More of the same versus UCLA

After a 38-28 loss to the UCLA Bruins on Saturday, the USC Trojans' dreams of a Pac-12 title in 2012 are officially over, replaced by the reality of what was seen on the field.

In so many ways, the Trojans' performance in this critical crosstown matchup, one that determined the Pac-12 South representative in the conference championship game, was symbolic of the entire USC season.

The Trojans fell behind early 24-0. They committed three turnovers, exhibited shaky special-teams play and had too many missed opportunities on defense. It was a familiar pattern for USC fans, who had seen similar play in the three previous losses this season. There was hope that things would change for this rivalry game with the possibility of a Rose Bowl appearance still at stake, but it wasn't meant to be.

The turnover issue wasted no time in making an appearance Saturday, as USC quarterback Matt Barkley threw an interception on the first play from scrimmage. There was also a fumble by Marqise Lee that led to more early UCLA points.
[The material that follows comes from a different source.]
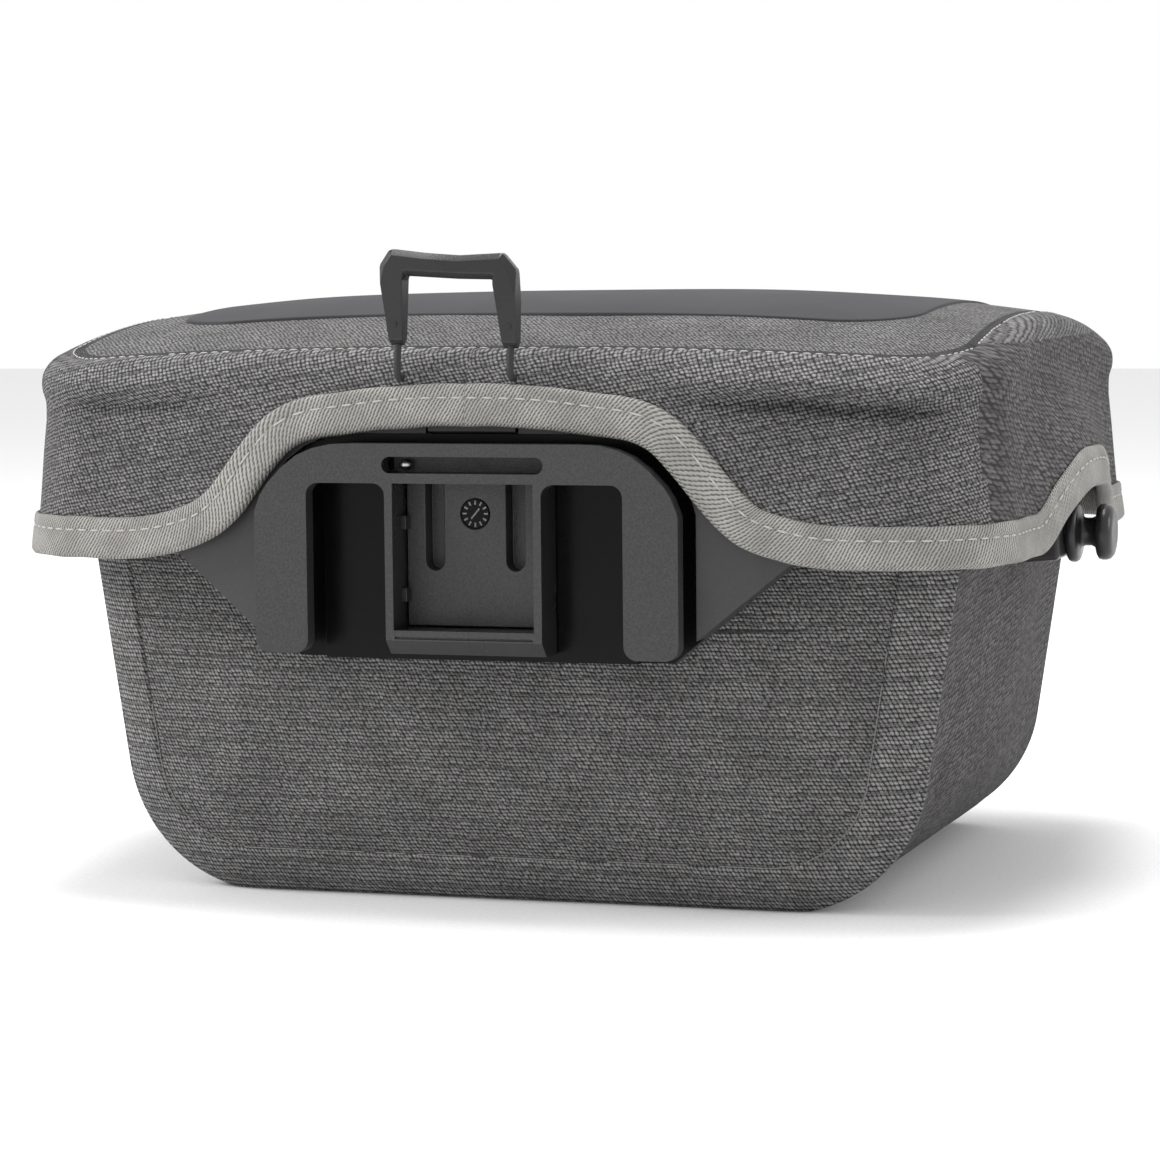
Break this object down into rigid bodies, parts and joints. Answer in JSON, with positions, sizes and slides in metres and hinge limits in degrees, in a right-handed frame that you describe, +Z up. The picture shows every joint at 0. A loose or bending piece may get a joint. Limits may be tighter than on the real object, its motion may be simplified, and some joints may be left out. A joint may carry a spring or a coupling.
{
  "type": "bicycle handlebar bag",
  "caption": "Soft grey handlebar bag with a domed lid, arched fabric binding, side knobs, pull handle and a dark plastic handlebar mount.",
  "frame": {"origin": "centre of the bounding box in plan, at the level of the flat bottom", "axes": "+Z up, +X to the rider's right, -Y towards the rider and the handlebar"},
  "size_m": [0.275, 0.2076, 0.1615],
  "materials": {
    "woven_fabric": "matt grey knit",
    "window_film": "semi-gloss dark grey film",
    "binding_tape": "light grey twill",
    "bracket_plastic": "fine satin texture",
    "dark_plastic": "smooth dark grey",
    "black_cord": "braided",
    "bright_pin": "smooth"
  },
  "bodies": {
    "root": {"body_shell": "woven_fabric", "rear_band": "woven_fabric", "lid_shell": "woven_fabric", "lid_window": "window_film", "lid_binding": "binding_tape", "bracket_plate": "dark_plastic", "bracket_frame": "bracket_plastic", "socket_insert": "bracket_plastic", "socket_dial": "dark_plastic", "slot_pin": "bright_pin", "release_tab": "dark_plastic", "pull_handle": "dark_plastic", "pull_cord_left": "black_cord", "pull_cord_right": "black_cord", "knob_arm_left": "dark_plastic", "knob_arm_right": "dark_plastic", "knob_left": "dark_plastic", "knob_right": "dark_plastic"}
  },
  "joints": []
}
Barkley later added a second interception, which followed another pattern of the quarterback throwing two interceptions in each of USC's losses this season.

"We screwed a lot of things up early," USC coach Lane Kiffin said. "We never imagined being down 24-0 like that. It's a tough loss for this locker room and our fans; we understand that."

This game was perhaps the biggest in Barkley's career -- a chance to continue marching for a conference title and the fitting bowl ending that so many wanted to see for him. His numbers weren't bad, as he completed 20 of 38 passes for 301 yards and three touchdowns, but the interceptions hurt and he had several off-target throws. It was what we had come to expect from Barkley. Rather than a Heisman-level performance week-in and week-out, there were times of great success and times of struggle. When he left the game late with an injury after taking a hard hit, his departure was a final sign that a season of unfinished business was not going to turn out as planned.

Some credit needs to be given to the Bruins. Last season, they were on the losing end of a 50-0 score that resulted in the firing of their coach, but a new regime has come in and came after the Trojans on Saturday.

UCLA running back Johnathan Franklin was as good as advertised as he ran through the USC defense for 171 yards on 29 carries with a pair of scores. As has been the case with other spread offenses, the Trojans' defense had trouble containing key third- and fourth-down conversion attempts by the quarterback, this time redshirt freshman Brett Hundley, who hit on 22 of 30 passes for 234 yards and a touchdown. More than the actual numbers was the timing of so many of his completions to Joseph Fauria and Shaquelle Evans.

Then there was the special teams. So long a strength under John Baxter, the group has been inconsistent at times this season. In this game, there was a missed field goal, a missed extra point, a blocked field goal and a blocked punt.

Even with all that, the Trojans still mounted a comeback attempt -- something they did in the previous losses as well -- but they were never able to get over the hump. Curtis McNeal posted a valiant effort on offense with 161 yards on 21 carries, while true freshman defensive tackle Leonard Williams had 10 tackles.

It wasn't enough, though. The Bruins were able to make the plays in the fourth quarter to hold the lead and claim the all-important Battle of Los Angeles. The Trojans must regroup quickly, because the No. 3 Notre Dame Fighting Irish are coming to the town next weekend looking to put the finishing touches on an undefeated season.

"It's not a good feeling right now," McNeal said. "We didn't match the energy of UCLA at the start. We kept fighting, and that's all we can do. Now we need to work hard and get ready for the next game."

With each loss, the criticism increased for Kiffin and his father, Monte, who runs the Trojans' defense. But after the UCLA game, USC athletic director Pat Haden said Lane Kiffin would "absolutely" return next season.

When you have four losses in a season, it's pretty fair to say that there are some issues. Many USC fans went through the season hoping the problems that popped up would eventually be addressed and that the team would round into form and meet the expectations that so many placed on them in the preseason. The current state of the team -- and the performance it showed Saturday against UCLA -- is not a commentary on those expectations; it's just a clearer picture in looking back rather than trying to speculate on what lies ahead.

The Trojans have yet to put together a complete game this season. They are too inconsistent on offense and have yet to find an answer on defense to the spread offense. There have been opportunities in each loss to make plays that could have turned the game, but it didn't happen. USC radio analyst Paul McDonald -- who led the Trojans to a national title in 1978 -- made the comment that "the chemistry which makes championship teams is missing from this team."